• Stored data:

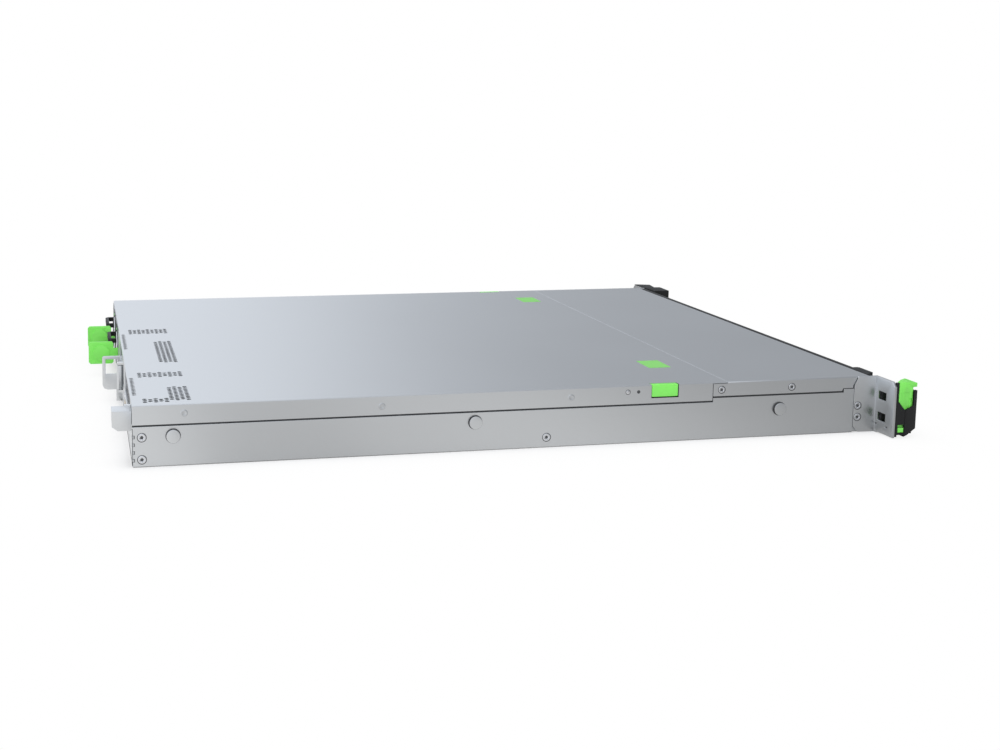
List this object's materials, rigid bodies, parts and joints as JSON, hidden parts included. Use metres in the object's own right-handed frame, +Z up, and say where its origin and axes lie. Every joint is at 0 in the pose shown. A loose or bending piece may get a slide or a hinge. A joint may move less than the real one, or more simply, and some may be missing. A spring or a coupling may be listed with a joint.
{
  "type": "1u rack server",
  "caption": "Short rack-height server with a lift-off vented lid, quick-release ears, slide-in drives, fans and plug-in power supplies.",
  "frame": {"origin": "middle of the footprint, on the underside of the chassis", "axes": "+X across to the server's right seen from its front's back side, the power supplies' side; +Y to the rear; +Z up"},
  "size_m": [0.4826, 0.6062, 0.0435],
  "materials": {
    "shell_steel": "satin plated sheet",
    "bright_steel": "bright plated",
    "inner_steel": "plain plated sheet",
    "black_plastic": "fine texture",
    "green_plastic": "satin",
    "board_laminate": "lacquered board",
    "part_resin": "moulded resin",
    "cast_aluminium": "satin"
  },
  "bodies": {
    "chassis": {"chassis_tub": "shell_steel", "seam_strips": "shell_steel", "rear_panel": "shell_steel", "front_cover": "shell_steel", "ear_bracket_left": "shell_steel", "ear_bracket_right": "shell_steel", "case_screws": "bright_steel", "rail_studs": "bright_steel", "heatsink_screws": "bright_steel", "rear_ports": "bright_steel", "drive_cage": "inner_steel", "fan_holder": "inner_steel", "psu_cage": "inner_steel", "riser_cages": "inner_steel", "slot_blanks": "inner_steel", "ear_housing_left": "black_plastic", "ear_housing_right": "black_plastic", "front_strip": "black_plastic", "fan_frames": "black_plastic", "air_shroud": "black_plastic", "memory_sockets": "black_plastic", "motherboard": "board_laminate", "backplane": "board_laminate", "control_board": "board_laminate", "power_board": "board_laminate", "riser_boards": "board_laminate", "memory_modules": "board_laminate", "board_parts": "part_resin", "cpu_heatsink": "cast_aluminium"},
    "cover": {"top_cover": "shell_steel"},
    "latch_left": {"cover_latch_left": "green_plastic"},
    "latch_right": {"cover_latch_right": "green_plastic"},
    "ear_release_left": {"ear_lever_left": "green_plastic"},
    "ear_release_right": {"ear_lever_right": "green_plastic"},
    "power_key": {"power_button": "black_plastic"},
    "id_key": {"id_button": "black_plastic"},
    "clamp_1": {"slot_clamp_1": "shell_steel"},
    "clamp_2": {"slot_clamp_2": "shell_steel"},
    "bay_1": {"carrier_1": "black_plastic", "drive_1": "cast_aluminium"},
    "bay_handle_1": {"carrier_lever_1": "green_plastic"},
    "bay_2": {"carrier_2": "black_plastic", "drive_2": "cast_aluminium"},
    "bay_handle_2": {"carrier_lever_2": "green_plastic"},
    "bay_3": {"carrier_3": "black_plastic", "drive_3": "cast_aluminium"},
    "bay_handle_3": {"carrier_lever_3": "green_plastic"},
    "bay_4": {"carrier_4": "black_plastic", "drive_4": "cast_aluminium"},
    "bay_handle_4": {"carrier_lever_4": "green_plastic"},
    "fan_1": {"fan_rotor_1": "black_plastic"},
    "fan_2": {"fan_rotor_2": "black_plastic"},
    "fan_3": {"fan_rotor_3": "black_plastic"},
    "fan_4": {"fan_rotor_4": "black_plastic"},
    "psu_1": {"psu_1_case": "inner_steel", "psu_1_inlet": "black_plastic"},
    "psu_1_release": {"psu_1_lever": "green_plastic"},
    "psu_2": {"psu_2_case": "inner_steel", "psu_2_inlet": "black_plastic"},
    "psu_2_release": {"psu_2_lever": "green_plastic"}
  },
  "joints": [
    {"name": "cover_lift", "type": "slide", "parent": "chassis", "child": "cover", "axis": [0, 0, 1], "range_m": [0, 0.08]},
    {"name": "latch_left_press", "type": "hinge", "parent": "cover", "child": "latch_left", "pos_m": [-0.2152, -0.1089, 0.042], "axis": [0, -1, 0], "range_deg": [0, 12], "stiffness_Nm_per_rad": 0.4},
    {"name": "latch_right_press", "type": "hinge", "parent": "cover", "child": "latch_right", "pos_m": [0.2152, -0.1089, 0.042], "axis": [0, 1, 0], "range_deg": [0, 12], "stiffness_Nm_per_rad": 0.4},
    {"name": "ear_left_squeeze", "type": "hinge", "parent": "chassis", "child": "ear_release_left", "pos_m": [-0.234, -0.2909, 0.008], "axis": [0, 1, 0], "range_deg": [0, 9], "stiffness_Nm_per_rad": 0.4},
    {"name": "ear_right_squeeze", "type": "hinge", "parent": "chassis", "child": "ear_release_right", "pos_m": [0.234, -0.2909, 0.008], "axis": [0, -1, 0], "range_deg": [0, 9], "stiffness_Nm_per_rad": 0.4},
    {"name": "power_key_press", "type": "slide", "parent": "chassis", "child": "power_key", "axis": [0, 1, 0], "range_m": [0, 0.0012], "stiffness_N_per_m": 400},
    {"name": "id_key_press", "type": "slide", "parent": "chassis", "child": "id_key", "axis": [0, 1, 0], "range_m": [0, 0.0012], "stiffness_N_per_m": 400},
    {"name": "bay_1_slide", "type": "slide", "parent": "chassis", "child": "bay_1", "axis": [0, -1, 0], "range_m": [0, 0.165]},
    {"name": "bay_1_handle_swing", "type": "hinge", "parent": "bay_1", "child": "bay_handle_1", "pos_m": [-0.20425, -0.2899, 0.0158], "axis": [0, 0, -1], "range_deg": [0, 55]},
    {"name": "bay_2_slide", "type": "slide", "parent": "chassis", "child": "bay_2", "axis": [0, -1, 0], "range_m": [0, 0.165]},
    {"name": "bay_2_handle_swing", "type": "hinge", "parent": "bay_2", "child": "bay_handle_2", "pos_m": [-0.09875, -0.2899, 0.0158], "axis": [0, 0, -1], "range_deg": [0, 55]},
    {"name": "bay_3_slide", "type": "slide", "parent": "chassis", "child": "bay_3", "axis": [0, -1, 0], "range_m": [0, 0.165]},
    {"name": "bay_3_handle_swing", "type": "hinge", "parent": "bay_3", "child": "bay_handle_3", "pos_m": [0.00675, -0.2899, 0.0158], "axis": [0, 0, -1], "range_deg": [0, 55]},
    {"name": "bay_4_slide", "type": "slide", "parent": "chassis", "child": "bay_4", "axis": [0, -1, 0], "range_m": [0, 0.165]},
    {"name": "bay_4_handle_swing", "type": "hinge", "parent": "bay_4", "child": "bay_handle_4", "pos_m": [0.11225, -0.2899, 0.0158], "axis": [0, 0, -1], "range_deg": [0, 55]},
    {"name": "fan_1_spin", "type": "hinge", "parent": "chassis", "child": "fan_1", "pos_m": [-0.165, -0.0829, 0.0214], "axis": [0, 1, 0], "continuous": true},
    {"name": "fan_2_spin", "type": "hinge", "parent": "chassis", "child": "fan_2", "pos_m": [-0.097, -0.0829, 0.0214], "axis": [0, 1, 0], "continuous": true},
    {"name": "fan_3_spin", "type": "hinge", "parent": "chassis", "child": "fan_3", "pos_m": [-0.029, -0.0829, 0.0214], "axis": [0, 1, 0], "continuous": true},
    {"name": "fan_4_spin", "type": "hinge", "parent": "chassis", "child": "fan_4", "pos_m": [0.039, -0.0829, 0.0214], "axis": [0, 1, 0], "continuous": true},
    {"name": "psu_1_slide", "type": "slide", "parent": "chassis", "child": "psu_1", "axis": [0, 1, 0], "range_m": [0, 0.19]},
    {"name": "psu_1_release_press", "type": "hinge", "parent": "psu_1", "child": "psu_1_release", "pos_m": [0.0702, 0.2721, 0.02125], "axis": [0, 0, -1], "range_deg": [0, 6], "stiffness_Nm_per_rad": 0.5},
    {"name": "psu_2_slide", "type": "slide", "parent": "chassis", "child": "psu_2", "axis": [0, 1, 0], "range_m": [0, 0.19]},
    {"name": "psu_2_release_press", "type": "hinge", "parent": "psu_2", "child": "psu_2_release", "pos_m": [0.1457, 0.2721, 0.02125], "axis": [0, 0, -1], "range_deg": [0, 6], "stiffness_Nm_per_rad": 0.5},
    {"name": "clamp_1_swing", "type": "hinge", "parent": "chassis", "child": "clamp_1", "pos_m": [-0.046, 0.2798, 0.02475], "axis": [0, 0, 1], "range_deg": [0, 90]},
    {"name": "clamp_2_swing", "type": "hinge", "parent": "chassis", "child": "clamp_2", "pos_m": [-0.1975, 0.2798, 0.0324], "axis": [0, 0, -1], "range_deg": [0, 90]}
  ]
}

• Problem description: Look through the data above. Find each line with the string "bodies" and copy it.

• Expected answer:
List this object's materials, rigid bodies, parts and joints as JSON, hidden parts included. Use metres in the object's own right-handed frame, +Z up, and say where its origin and axes lie. Every joint is at 0 in the pose shown. A loose or bending piece may get a slide or a hinge. A joint may move less than the real one, or more simply, and some may be missing. A spring or a coupling may be listed with a joint.
  "bodies": {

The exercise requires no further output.